Sum of squared differences: sum( (image1-image2).^2 )
Normalized cross correlation: dot( image1./||image1||, image2./||image2|| )

Note that in this particular case, the images to be matched do not actually have the same brightness values (they are different color channels), so other metrics might work better.

Exhaustive search will become prohibitively expensive if the displacement search range or image resolution are too large (which will be the case for high-resolution glass plate scans). To avoid this, you will need to implement a better strategy. Some options:

a coarse-to-fine search strategy using an image pyramid. This means shrinking your image (for example, you might shrink your original 3000 x 3000 pixel image to be 300 x 300 pixels), where you can solve the problem quickly because the image is small, and also because you may only have to slide the R,G,B channel a few pixels relative to each other. Once you have the answer for the 300 x 300 pixel version of the image, you can use that displacement estimate to search only the most likely displacements in the 600 x 600 pixel image, and so on, until you are optimizing on the original image but only have to search a little bit.
There are other possible approaches to making a search faster. Can you think of any and test them?

Bells and Whistles

Although the color images resulting from this automatic procedure will often look strikingly real, they are still not nearly as good as the manually restored versions available on the LoC website and from other professional photographers. However, each photograph takes days of painstaking Photoshop work, adjusting the color levels, removing the blemishes, adding contrast, etc. Can you come up with ways to address these problems automatically? Feel free to come up with your own approaches or talk to the Professor or TAs about your ideas. There is no right answer here, just try out things and see what works.

Here are some ideas, but we will give credit for other clever ideas:

Automatic cropping: Remove white, black or other color borders. Don't just crop a predefined margin off of each side -- actually try to detect the borders or the edge between the border and the image.
Automatic contrasting: It is usually safe to rescale image intensities such that the darkest pixel is zero (on its darkest color channel) and the brightest pixel is 1 (on its brightest color channel). More drastic or non-linear mappings may improve perceived image quality.
Better colors: There is no reason to assume (as we have) that the red, green, and blue lenses used by Produkin-Gorskii were especially good, or correspond directly to the R, G, and B channels in RGB color space. Try to find a mapping that produces more realistic colors
Better features: Instead of aligning based on RGB similarity, try using gradients or edges.
Better transformations: Instead of searching for the best x and y translation, additionally search over small scale changes and rotations. Adding two more dimensions to your search will slow things down, but the same course to fine progression should help alleviate this.
Finding and trying this on related data: Can you make your algorithm work on the images from an even earlier time?. Can you find or track down high resolution originals?
Aligning and processing data from other sources.
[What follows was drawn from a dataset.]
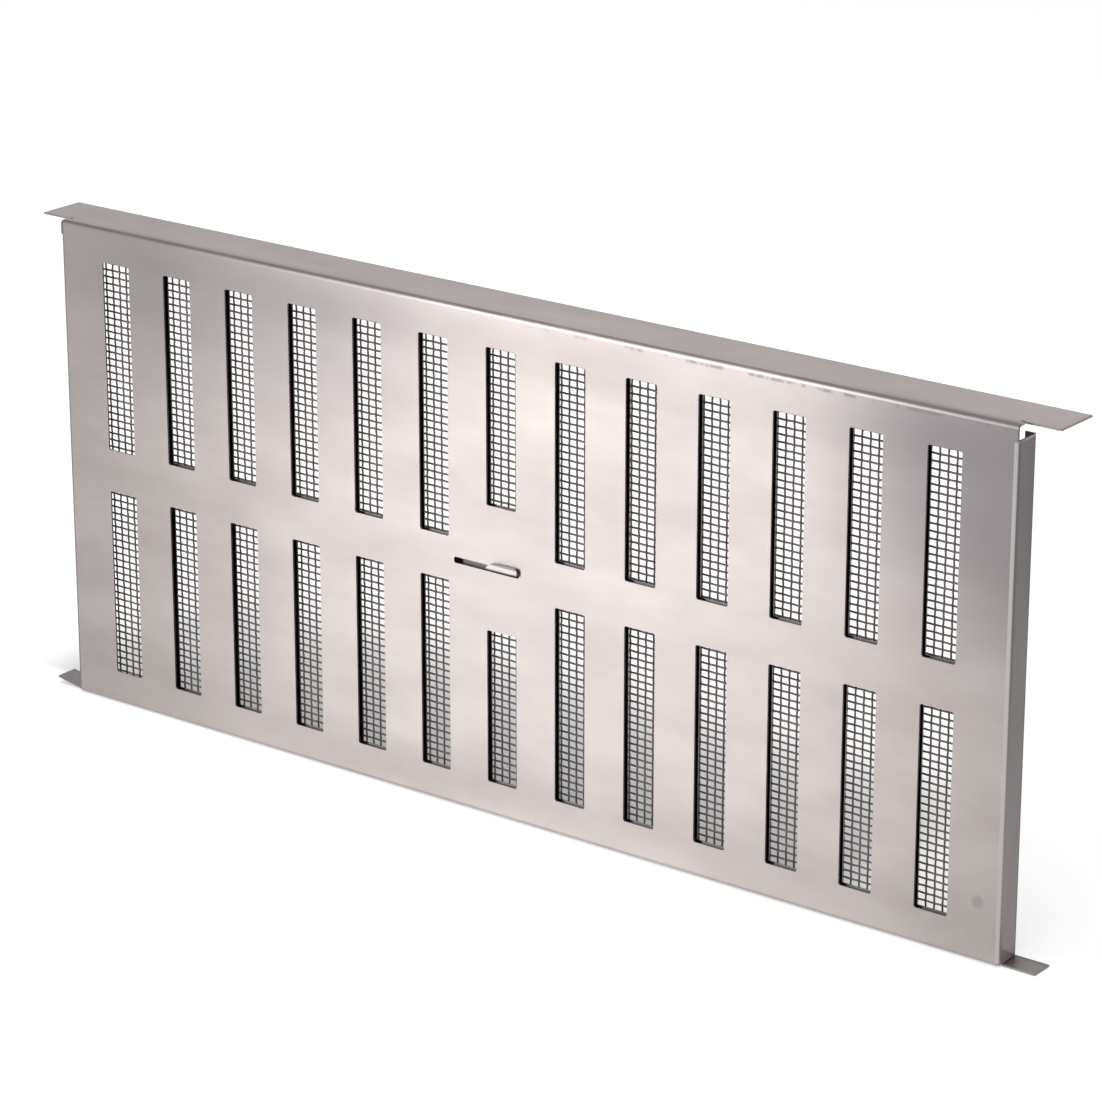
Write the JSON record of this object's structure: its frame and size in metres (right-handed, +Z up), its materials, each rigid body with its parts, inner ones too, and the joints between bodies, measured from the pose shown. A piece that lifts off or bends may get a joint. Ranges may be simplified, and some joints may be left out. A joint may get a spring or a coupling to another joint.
{
  "type": "foundation vent",
  "caption": "Slotted sheet-metal foundation vent with mortar flanges, a sliding damper plate and an insect screen behind the face.",
  "frame": {"origin": "on the underside of the bottom flange, at the middle of its length and of its depth", "axes": "+X along the face to the right as seen from in front, +Y back into the wall, +Z up"},
  "size_m": [0.4176, 0.0236, 0.1778],
  "materials": {
    "face_sheet": "mill finish, faintly grained, satin",
    "damper_sheet": "mill finish, satin",
    "screen_wire": "dull drawn wire"
  },
  "bodies": {
    "frame": {"face_frame": "face_sheet", "insect_screen": "screen_wire", "screen_left_edge": "screen_wire", "screen_right_edge": "screen_wire", "screen_bottom_edge": "screen_wire", "screen_top_edge": "screen_wire"},
    "damper": {"damper_plate": "damper_sheet"}
  },
  "joints": [
    {"name": "damper_slide", "type": "slide", "parent": "frame", "child": "damper", "axis": [1, 0, 0], "range_m": [-0.01425, 0]}
  ]
}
In many domains, such as astronomy, image data is still captured one channel at a time. Often the channels don't correspond to visible light, but NASA artists stack these channels together to create false color images. For example, here is a tutorial on how to process Hubble Space Telescope imagery yourself. Also, consider images like this one of a coronal mass ejection built by combining ultraviolet images from the Solar Dynamics Observatory. To get full credit for this, you need to demonstrate that your algorithm found a non-trivial alignment and color correction.
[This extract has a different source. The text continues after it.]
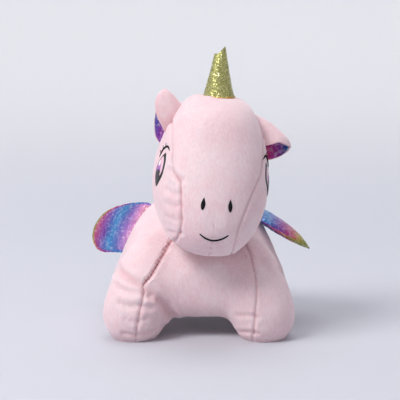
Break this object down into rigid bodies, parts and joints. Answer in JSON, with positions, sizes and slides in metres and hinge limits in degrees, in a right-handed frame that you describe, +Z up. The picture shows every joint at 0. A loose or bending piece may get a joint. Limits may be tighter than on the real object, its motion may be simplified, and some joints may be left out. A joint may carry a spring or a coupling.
{
  "type": "plush unicorn",
  "caption": "Soft stuffed unicorn standing on four stubby legs, with a glitter horn, folded ears, padded foil wings, a mane crest and a tail.",
  "frame": {"origin": "bottom centre of the bounding box, on the floor the soles stand on", "axes": "+Z up, the toy faces -Y and its own left side is at +X"},
  "size_m": [0.2195, 0.2304, 0.2791],
  "materials": {
    "velour": "short pale pink plush pile",
    "foil": "crinkled foil print running from cyan through violet and magenta to gold",
    "glitter": "gold glitter cloth",
    "thread": "black satin-stitch embroidery",
    "pink_thread": "pink sewing thread",
    "ribbon": "white satin ribbon, blank",
    "fill": "white polyester fibre filling"
  },
  "bodies": {
    "torso": {"care_label": "ribbon", "closing_stitch": "pink_thread", "leg_stuffing_front_left": "fill", "leg_stuffing_front_right": "fill", "leg_stuffing_rear_left": "fill", "leg_stuffing_rear_right": "fill", "side_panel_left": "velour", "side_panel_right": "velour", "sole_front_left": "velour", "sole_front_right": "velour", "sole_rear_left": "velour", "sole_rear_right": "velour", "torso_stuffing": "fill", "underbody_panel": "velour"},
    "neck": {"neck_cover": "velour", "neck_stuffing": "fill"},
    "head": {"eye_left": "thread", "eye_right": "thread", "face_panel": "velour", "head_side_left": "velour", "head_side_right": "velour", "head_stuffing": "fill", "mane": "foil", "mouth_stitch": "thread", "nostril_left": "thread", "nostril_right": "thread"},
    "horn": {"horn_cover": "glitter", "horn_stuffing": "fill"},
    "ear_right": {"ear_right_back": "velour", "ear_right_lining": "foil"},
    "ear_left": {"ear_left_back": "velour", "ear_left_lining": "foil"},
    "wing_right": {"wing_right_batting": "fill", "wing_right_top_cover": "foil", "wing_right_under_cover": "foil"},
    "wing_left": {"wing_left_batting": "fill", "wing_left_top_cover": "foil", "wing_left_under_cover": "foil"},
    "tail": {"tail_cover": "foil", "tail_stuffing": "fill"}
  },
  "joints": [
    {"name": "neck_turn", "type": "hinge", "parent": "torso", "child": "neck", "pos_m": [0.0035, -0.03, 0.118], "axis": [0, 0, 1], "range_deg": [-30, 22], "stiffness_Nm_per_rad": 0.6},
    {"name": "head_nod", "type": "hinge", "parent": "neck", "child": "head", "pos_m": [0.0035, -0.03, 0.118], "axis": [0.9954, 0.0958, 0], "range_deg": [-13, 2], "stiffness_Nm_per_rad": 2},
    {"name": "horn_bend", "type": "hinge", "parent": "head", "child": "horn", "pos_m": [0.01605, -0.04185, 0.22601], "axis": [-0.0958, 0.9954, 0], "range_deg": [-4, 6], "stiffness_Nm_per_rad": 0.05},
    {"name": "ear_right_fold", "type": "hinge", "parent": "head", "child": "ear_right", "pos_m": [-0.03214, -0.04549, 0.20836], "axis": [-0.3624, -0.8047, -0.4702], "range_deg": [-5, 90], "stiffness_Nm_per_rad": 0.01},
    {"name": "ear_left_fold", "type": "hinge", "parent": "head", "child": "ear_left", "pos_m": [0.05933, -0.03668, 0.1987], "axis": [-0.4025, 0.7304, 0.5519], "range_deg": [-95, 0], "stiffness_Nm_per_rad": 0.01},
    {"name": "wing_right_flap", "type": "hinge", "parent": "torso", "child": "wing_right", "pos_m": [-0.0685, 0.042, 0.09], "axis": [-0.5023, -0.0005, -0.8647], "range_deg": [-30, 20], "stiffness_Nm_per_rad": 0.02},
    {"name": "wing_left_flap", "type": "hinge", "parent": "torso", "child": "wing_left", "pos_m": [0.062, 0.036, 0.103], "axis": [-0.0876, -0.9951, -0.0458], "range_deg": [-15, 40], "stiffness_Nm_per_rad": 0.02},
    {"name": "tail_lift", "type": "hinge", "parent": "torso", "child": "tail", "pos_m": [-0.0025, 0.0825, 0.099], "axis": [1, 0, 0], "range_deg": [-4, 60], "stiffness_Nm_per_rad": 0.02}
  ]
}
For all extra credit, be sure to demonstrate on your web page cases where your extra credit has improved image quality.

Web-Publishing Results

All the results for each project will be put on the course website so that the students can see each other's results. In class we will have presentations of the projects and the students will vote on who got the best results. If you do not want your results published to the web, you can choose to opt out. If you want to opt out, email the class TA saying so.

Write up

For this project, and all other projects, you must do a project writeup that will be shared as a webpage; either on the gwu blogging service (or any other blogging service that you like). In the report you will describe your algorithm and any decisions you made to write your algorithm a particular way. Show and discuss the results of your algorithm, including, if possible, examples where your algorithm works, where (and why!) it fails. Also discuss any bells and whistles that you did. Feel free to add any other information you feel is relevant. How much should you write about your project? The following are blog posts that are about the level of detail that I hope to see:

These are not class projects so the format isn't exactly, but they should a little bit about how to use images to talk about image based algorithms and show the size and scope of the write-up I'm hoping for.

Rubric

+20 pts: Correctly aligned images, even if done by hand (explain how!)
+30 pts: Single-scale implementation (if correct, no need to show by hand version)
+20 pts: Multi-scale or otherwise faster implementation
+10 pts: Implementation of Bell + Whistles. You must have at least as many bells and whistles as the number of people in your group.
+20 pts: Quality of the write-up.

Final Advice

A lot of the suggested MATLAB code will be in the Image Processing Toolbox. As a SEAS student you can download Matlab for free.
For all projects, don't get bogged down tweaking input parameters. Most, but not all images will line up using the same parameters (for example, how big of a range of possible displacements there might be). Your final results should be the product of a fixed set of parameters (if you have free parameters). Don't worry if one or two of the handout images don't align properly using the simpler metrics suggested here.
The input images can be in jpg (uint8) or tiff format (uint16), remember to convert all the formats to the same scale (see im2double and im2uint8).
Shifting a matrix is easy to do in MATLAB by using circshift, in a way that doesn't change the size of the array you are shifting.
The borders of the images will probably hurt your results, try computing your metric on the internal pixels only.
Output all of your images to jpg, it'll save you a lot of disk space.
When debugging any code that works with images, you should basically find a way to visualize almost everything that you do! In my (professional) code, I probably have one line of visualization/debugging code for every line of "real" code.

Credits

Project derived from Alexei A. Efros' Computational Photography course, with permission.

Collaboration Policy

All work that you turn in must be your work, your code. But it is also incredibly useful to talk with classmates and explore. So I try to share here some explicit guidance. You are explictly ALLOWED to:

Search the internet for answers to how to read in images, write out images, etc.